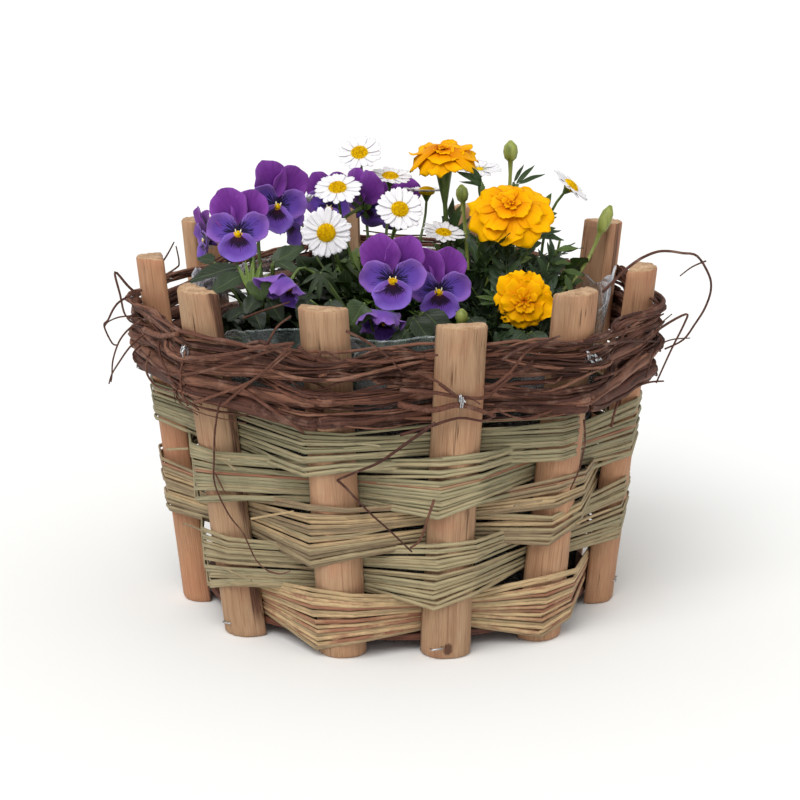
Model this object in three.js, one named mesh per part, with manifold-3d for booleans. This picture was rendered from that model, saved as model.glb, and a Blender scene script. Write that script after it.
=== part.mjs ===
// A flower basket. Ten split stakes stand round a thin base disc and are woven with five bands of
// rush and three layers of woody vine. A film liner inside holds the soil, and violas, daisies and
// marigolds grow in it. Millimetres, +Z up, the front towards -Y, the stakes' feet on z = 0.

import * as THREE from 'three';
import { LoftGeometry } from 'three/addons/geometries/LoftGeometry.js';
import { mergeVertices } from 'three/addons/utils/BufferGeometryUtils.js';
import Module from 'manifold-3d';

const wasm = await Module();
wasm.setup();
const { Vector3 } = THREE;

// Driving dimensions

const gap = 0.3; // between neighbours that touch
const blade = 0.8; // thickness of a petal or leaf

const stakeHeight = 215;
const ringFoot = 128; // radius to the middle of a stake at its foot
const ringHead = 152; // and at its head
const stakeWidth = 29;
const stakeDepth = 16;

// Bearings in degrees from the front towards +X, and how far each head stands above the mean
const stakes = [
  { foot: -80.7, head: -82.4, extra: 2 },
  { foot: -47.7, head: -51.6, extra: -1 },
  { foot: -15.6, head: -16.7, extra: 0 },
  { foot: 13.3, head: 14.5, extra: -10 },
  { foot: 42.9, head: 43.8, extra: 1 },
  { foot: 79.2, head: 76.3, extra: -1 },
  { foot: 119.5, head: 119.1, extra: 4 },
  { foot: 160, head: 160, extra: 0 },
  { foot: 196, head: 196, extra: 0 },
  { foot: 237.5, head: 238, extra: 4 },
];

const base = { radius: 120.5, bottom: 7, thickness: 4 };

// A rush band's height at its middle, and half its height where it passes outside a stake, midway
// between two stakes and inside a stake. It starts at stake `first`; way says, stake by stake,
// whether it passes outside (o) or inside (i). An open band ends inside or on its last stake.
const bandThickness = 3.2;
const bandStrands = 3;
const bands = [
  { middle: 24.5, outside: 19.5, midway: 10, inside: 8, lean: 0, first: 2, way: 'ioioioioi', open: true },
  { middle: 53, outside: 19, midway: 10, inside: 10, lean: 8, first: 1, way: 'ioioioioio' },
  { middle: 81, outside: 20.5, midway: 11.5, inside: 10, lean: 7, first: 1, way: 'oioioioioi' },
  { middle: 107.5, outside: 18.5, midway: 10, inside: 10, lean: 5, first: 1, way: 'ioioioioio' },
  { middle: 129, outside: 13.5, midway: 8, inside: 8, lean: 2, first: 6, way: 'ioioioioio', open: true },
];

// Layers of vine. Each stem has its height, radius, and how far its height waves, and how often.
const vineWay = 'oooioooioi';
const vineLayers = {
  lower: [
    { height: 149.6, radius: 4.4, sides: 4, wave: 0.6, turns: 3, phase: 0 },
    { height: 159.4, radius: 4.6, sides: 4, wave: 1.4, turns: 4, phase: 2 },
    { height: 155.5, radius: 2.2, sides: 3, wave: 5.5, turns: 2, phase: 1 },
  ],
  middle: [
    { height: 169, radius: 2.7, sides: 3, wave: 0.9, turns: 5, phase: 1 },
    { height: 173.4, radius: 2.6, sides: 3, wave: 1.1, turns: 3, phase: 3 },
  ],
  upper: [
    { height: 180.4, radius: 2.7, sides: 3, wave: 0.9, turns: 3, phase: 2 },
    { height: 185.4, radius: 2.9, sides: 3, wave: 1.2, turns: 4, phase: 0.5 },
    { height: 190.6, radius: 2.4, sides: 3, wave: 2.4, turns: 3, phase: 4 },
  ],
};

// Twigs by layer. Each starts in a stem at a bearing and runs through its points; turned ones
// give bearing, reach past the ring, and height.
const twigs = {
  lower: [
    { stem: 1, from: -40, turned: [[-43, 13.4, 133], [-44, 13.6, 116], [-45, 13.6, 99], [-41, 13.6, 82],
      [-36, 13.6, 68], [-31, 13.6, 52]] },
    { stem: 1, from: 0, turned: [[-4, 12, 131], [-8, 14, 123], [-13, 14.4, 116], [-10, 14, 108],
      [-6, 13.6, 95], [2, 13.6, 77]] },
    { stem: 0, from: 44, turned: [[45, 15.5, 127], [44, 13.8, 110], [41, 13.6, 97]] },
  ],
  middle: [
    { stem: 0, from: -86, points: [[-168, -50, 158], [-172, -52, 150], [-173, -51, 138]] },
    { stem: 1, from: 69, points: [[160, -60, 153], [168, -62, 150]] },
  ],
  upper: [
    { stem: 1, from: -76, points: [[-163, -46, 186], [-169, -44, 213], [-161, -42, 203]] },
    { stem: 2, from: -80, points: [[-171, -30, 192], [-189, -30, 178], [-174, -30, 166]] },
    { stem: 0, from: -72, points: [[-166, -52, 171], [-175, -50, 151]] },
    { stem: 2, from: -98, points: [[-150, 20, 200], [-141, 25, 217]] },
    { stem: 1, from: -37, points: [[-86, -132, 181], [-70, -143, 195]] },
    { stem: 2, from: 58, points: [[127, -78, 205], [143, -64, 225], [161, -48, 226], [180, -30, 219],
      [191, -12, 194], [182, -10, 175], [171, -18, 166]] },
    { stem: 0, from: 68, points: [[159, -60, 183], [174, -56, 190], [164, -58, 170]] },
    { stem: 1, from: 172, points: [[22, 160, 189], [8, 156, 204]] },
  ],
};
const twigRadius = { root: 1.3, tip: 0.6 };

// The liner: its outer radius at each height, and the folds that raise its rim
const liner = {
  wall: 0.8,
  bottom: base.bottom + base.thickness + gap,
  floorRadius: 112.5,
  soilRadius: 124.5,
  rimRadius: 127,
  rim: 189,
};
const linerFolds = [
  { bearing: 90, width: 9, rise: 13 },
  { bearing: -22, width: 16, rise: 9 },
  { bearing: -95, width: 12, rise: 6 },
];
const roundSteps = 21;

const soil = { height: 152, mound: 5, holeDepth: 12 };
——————
§ What needs to be done: Print, unaltered, every line from the beginning of the material down to the line with "7, thickness: 4".

§ Written answer:
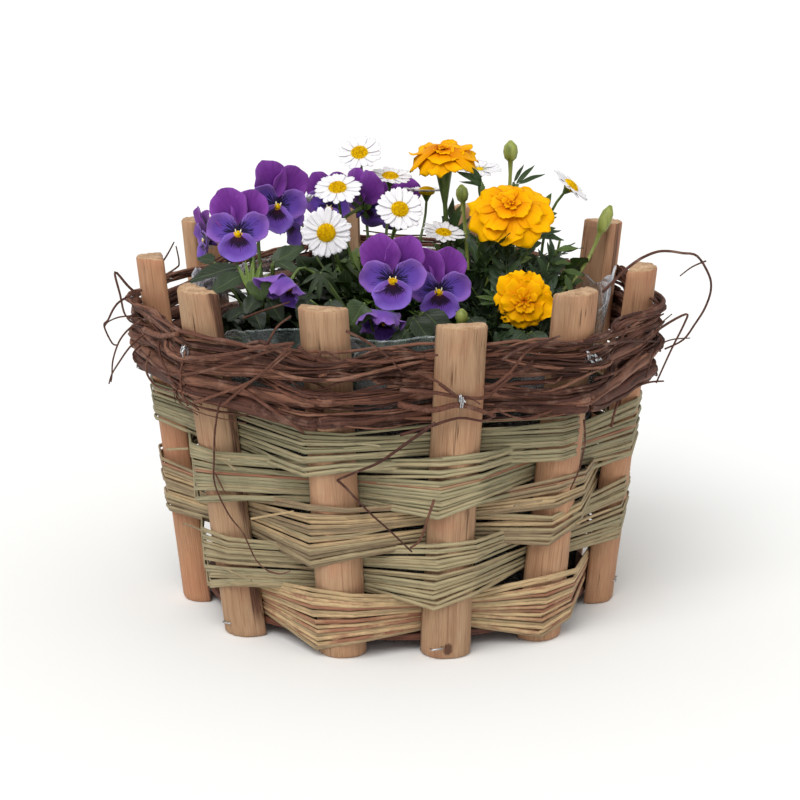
Model this object in three.js, one named mesh per part, with manifold-3d for booleans. This picture was rendered from that model, saved as model.glb, and a Blender scene script. Write that script after it.
=== part.mjs ===
// A flower basket. Ten split stakes stand round a thin base disc and are woven with five bands of
// rush and three layers of woody vine. A film liner inside holds the soil, and violas, daisies and
// marigolds grow in it. Millimetres, +Z up, the front towards -Y, the stakes' feet on z = 0.

import * as THREE from 'three';
import { LoftGeometry } from 'three/addons/geometries/LoftGeometry.js';
import { mergeVertices } from 'three/addons/utils/BufferGeometryUtils.js';
import Module from 'manifold-3d';

const wasm = await Module();
wasm.setup();
const { Vector3 } = THREE;

// Driving dimensions

const gap = 0.3; // between neighbours that touch
const blade = 0.8; // thickness of a petal or leaf

const stakeHeight = 215;
const ringFoot = 128; // radius to the middle of a stake at its foot
const ringHead = 152; // and at its head
const stakeWidth = 29;
const stakeDepth = 16;

// Bearings in degrees from the front towards +X, and how far each head stands above the mean
const stakes = [
  { foot: -80.7, head: -82.4, extra: 2 },
  { foot: -47.7, head: -51.6, extra: -1 },
  { foot: -15.6, head: -16.7, extra: 0 },
  { foot: 13.3, head: 14.5, extra: -10 },
  { foot: 42.9, head: 43.8, extra: 1 },
  { foot: 79.2, head: 76.3, extra: -1 },
  { foot: 119.5, head: 119.1, extra: 4 },
  { foot: 160, head: 160, extra: 0 },
  { foot: 196, head: 196, extra: 0 },
  { foot: 237.5, head: 238, extra: 4 },
];

const base = { radius: 120.5, bottom: 7, thickness: 4 };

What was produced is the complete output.